### [SHORT EXERCISE]
Please write out the material below exactly as given.

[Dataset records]
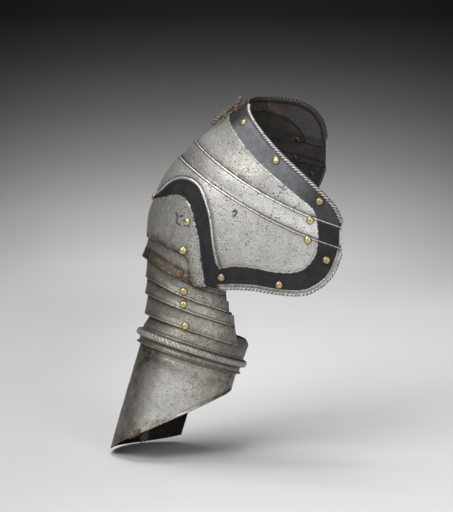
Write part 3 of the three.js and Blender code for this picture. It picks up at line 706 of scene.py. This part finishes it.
def build_neck():
    q = cap_columns_for(470)
    s, qq = lapped_grid(q, neck_edge(q), UPPER_EDGE, [44, 34, 7, 7, 4, 6])
    place = cap_point(s, qq)
    w = half_share(qq)
    area = inside(s, w, neck_line, [(.46, 1.2), (-.2, 1.2), (-.2, -.02)])
    paint, signed = band_paint(qq, place, area, [neck_line], 31)
    to_rope, to_seam = to_row(place, neck_edge(q), q), to_row(place, UPPER_EDGE, q)
    groove = bell(to_rope - 3.9, 1.3)
    sunk = -.6 * step(signed, -.5, 1.0) - .35 * groove + .18 * bell(signed + .9, .8)
    depth = dip_below(s, UPPER_EDGE, .16) + sunk + lumps(place, 34, .14, 5)
    slate = step(w, .14, .30) * (1 - .75 * step(w, .72, .90)) * np.where(qq < 0, 1, .35)
    # painted shade: the neck plate is darker under the upper lame's edge (to_seam)
    dirt_and_shade = (.70 * bell(to_seam, 4.2) + .35 * bell(signed - .9, .9)
            + .42 * (1 - step(w, .10, .42)) * bell(np.maximum(-signed, 0), 22)
            + .40 * bell(w - .50, .19))
    # its first term is a painted shadow line under the upper lame's edge
    line = np.maximum.reduce([.9 * bell(np.maximum(to_seam - .3, 0), .8), groove,
                              marks(place, qq, SCRATCHES, .8, .95)])
    worn = .35 + .30 * (1 - step(w, .10, .45)) + .3 * bell(to_seam, 14)
    # a painted highlight: the neck plate brightens away from its ridge, towards the front and back
    polish_and_highlight = .98 * step(w, .58, .84) * (1 - .5 * step(w, .94, 1.0))
    rust = .35 * bell(distance_to(place, on_cap(np.array([(.327, .835), (.328, .835)]), -1)), 4.5)
    # inside, a step follows the band's edge and the border beyond it is paler
    area = inside(s, w, back_line, [(.474, 1.2), (-.2, 1.2), (-.2, -.02), (.14, -.02)])
    far = distance_to(place, on_cap(back_line, 1))
    band = np.where((qq > 0) & area, 1, 0) * step(far, .2, 1.4) * (1 - step(s, .33, .46))
    inner_line = np.maximum.reduce([
        np.where(qq > 0, .95 * bell(far, .95), .5 * bell(signed, .9)),
        bell(to_rope - 4.0, 1.6), .5 * bell(to_seam, 2.0)])
    red = on_cap(np.array([(.185, .635), (.229, .74)]), 1)
    patch = .8 * bell(distance_to(place, red), 4.5) * (qq > 0)
    shell("neck_lame_plate", cap_offset(s, qq, depth),
          cap_offset(s, qq, depth - THICK + .05 * lumps(place, 9, .5, 6)), "neck_lame", steel,
          {"paint": paint, "line": (line, inner_line), "dirt_and_shade": dirt_and_shade, "slate": (slate, band),
           "worn": worn, "rust": (rust, patch), "polish_and_highlight": polish_and_highlight}, replaces="neck_lame")


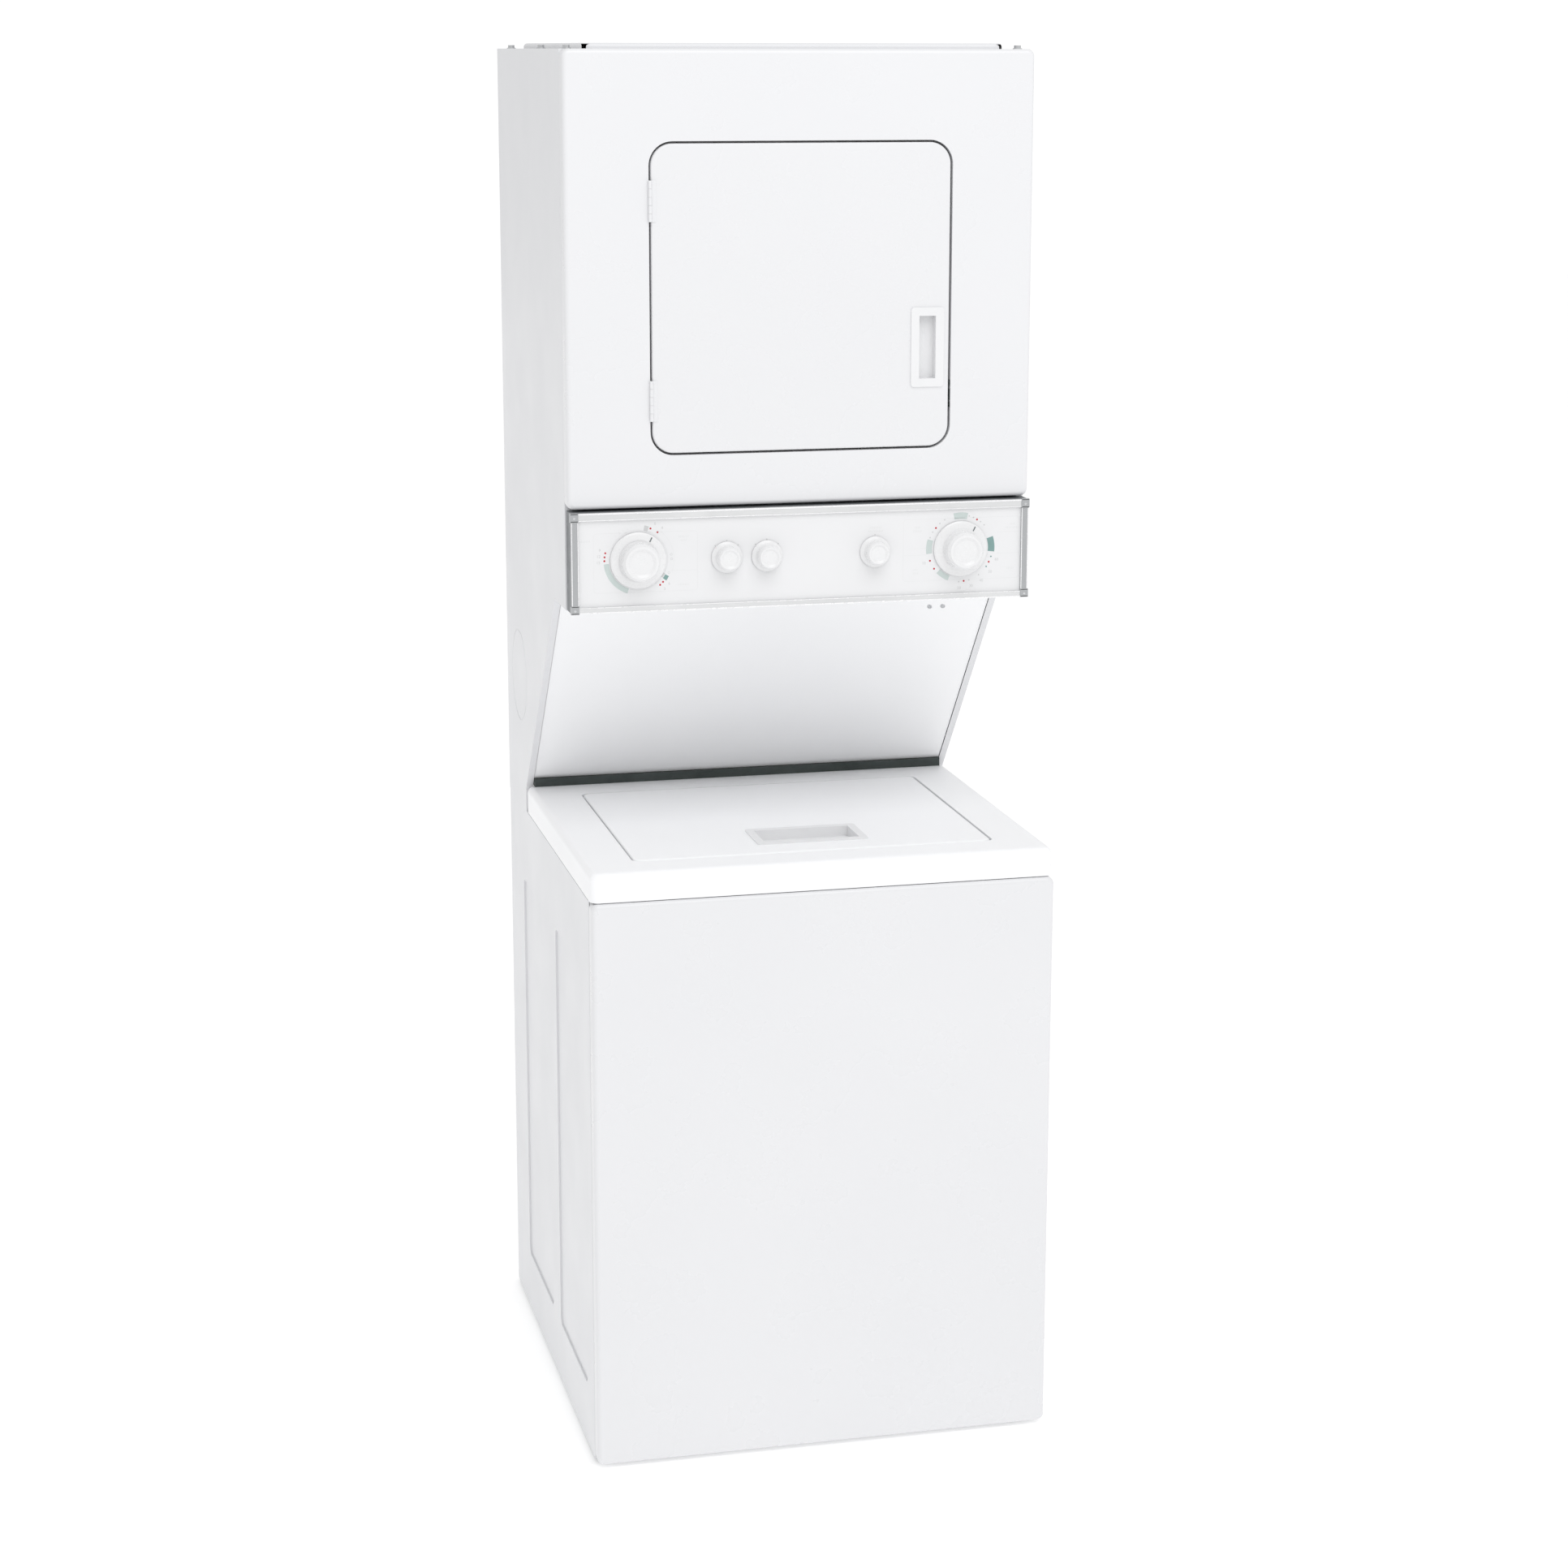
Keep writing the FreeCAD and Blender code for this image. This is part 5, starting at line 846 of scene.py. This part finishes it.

### [CORRECT ANSWER]
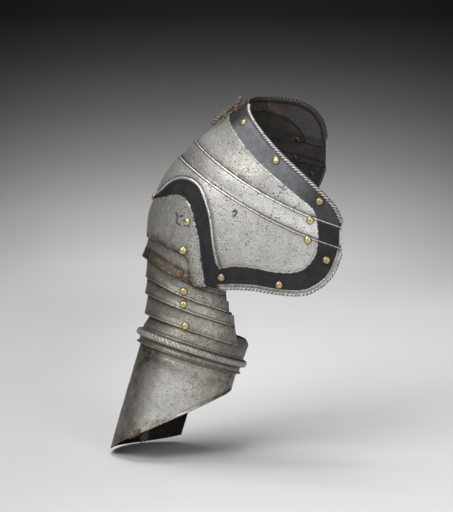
Write part 3 of the three.js and Blender code for this picture. It picks up at line 706 of scene.py. This part finishes it.
def build_neck():
    q = cap_columns_for(470)
    s, qq = lapped_grid(q, neck_edge(q), UPPER_EDGE, [44, 34, 7, 7, 4, 6])
    place = cap_point(s, qq)
    w = half_share(qq)
    area = inside(s, w, neck_line, [(.46, 1.2), (-.2, 1.2), (-.2, -.02)])
    paint, signed = band_paint(qq, place, area, [neck_line], 31)
    to_rope, to_seam = to_row(place, neck_edge(q), q), to_row(place, UPPER_EDGE, q)
    groove = bell(to_rope - 3.9, 1.3)
    sunk = -.6 * step(signed, -.5, 1.0) - .35 * groove + .18 * bell(signed + .9, .8)
    depth = dip_below(s, UPPER_EDGE, .16) + sunk + lumps(place, 34, .14, 5)
    slate = step(w, .14, .30) * (1 - .75 * step(w, .72, .90)) * np.where(qq < 0, 1, .35)
    # painted shade: the neck plate is darker under the upper lame's edge (to_seam)
    dirt_and_shade = (.70 * bell(to_seam, 4.2) + .35 * bell(signed - .9, .9)
            + .42 * (1 - step(w, .10, .42)) * bell(np.maximum(-signed, 0), 22)
            + .40 * bell(w - .50, .19))
    # its first term is a painted shadow line under the upper lame's edge
    line = np.maximum.reduce([.9 * bell(np.maximum(to_seam - .3, 0), .8), groove,
                              marks(place, qq, SCRATCHES, .8, .95)])
    worn = .35 + .30 * (1 - step(w, .10, .45)) + .3 * bell(to_seam, 14)
    # a painted highlight: the neck plate brightens away from its ridge, towards the front and back
    polish_and_highlight = .98 * step(w, .58, .84) * (1 - .5 * step(w, .94, 1.0))
    rust = .35 * bell(distance_to(place, on_cap(np.array([(.327, .835), (.328, .835)]), -1)), 4.5)
    # inside, a step follows the band's edge and the border beyond it is paler
    area = inside(s, w, back_line, [(.474, 1.2), (-.2, 1.2), (-.2, -.02), (.14, -.02)])
    far = distance_to(place, on_cap(back_line, 1))
    band = np.where((qq > 0) & area, 1, 0) * step(far, .2, 1.4) * (1 - step(s, .33, .46))
    inner_line = np.maximum.reduce([
        np.where(qq > 0, .95 * bell(far, .95), .5 * bell(signed, .9)),
        bell(to_rope - 4.0, 1.6), .5 * bell(to_seam, 2.0)])
    red = on_cap(np.array([(.185, .635), (.229, .74)]), 1)
    patch = .8 * bell(distance_to(place, red), 4.5) * (qq > 0)
    shell("neck_lame_plate", cap_offset(s, qq, depth),
          cap_offset(s, qq, depth - THICK + .05 * lumps(place, 9, .5, 6)), "neck_lame", steel,
          {"paint": paint, "line": (line, inner_line), "dirt_and_shade": dirt_and_shade, "slate": (slate, band),
           "worn": worn, "rust": (rust, patch), "polish_and_highlight": polish_and_highlight}, replaces="neck_lame")


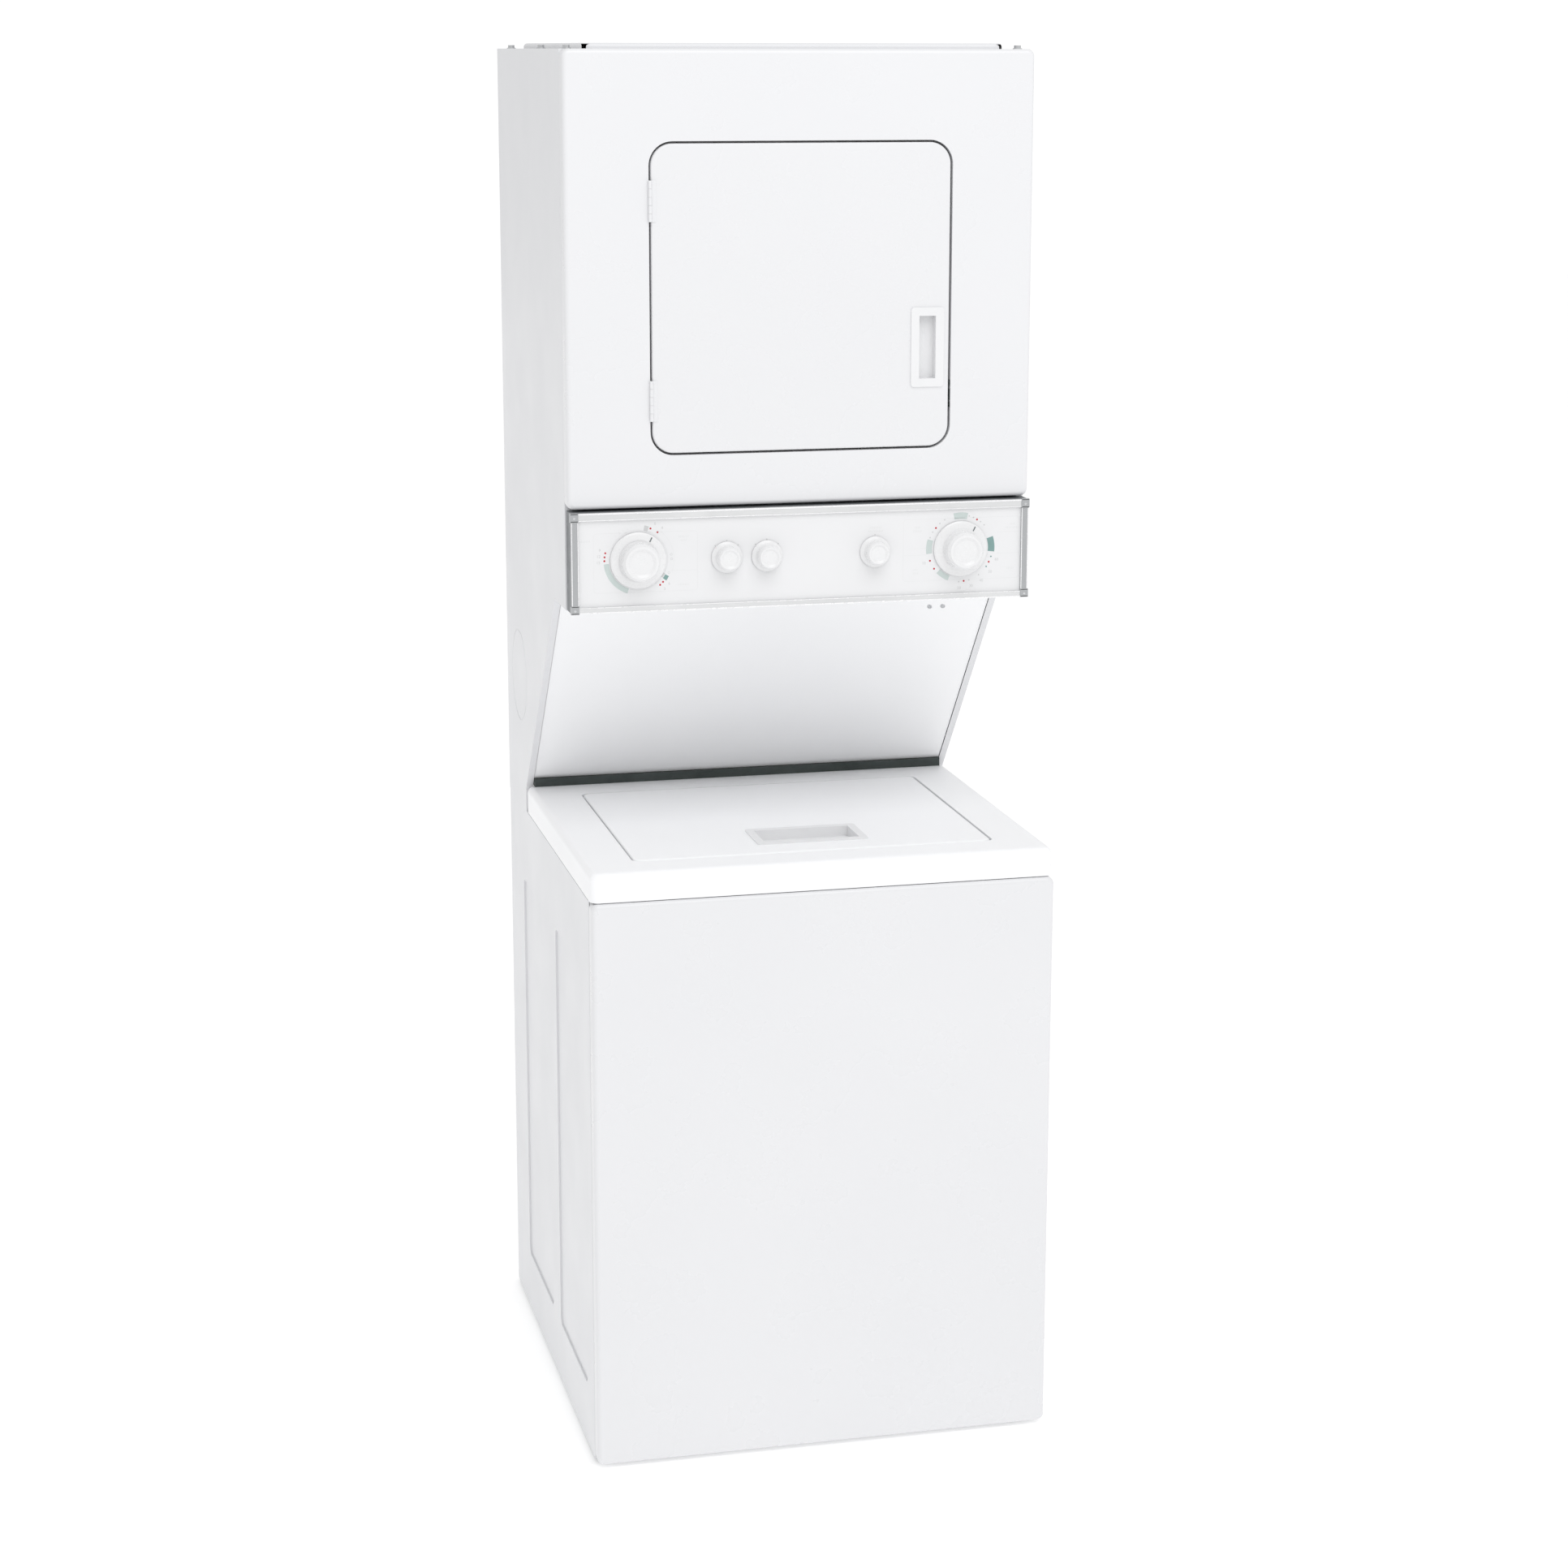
Keep writing the FreeCAD and Blender code for this image. This is part 5, starting at line 846 of scene.py. This part finishes it.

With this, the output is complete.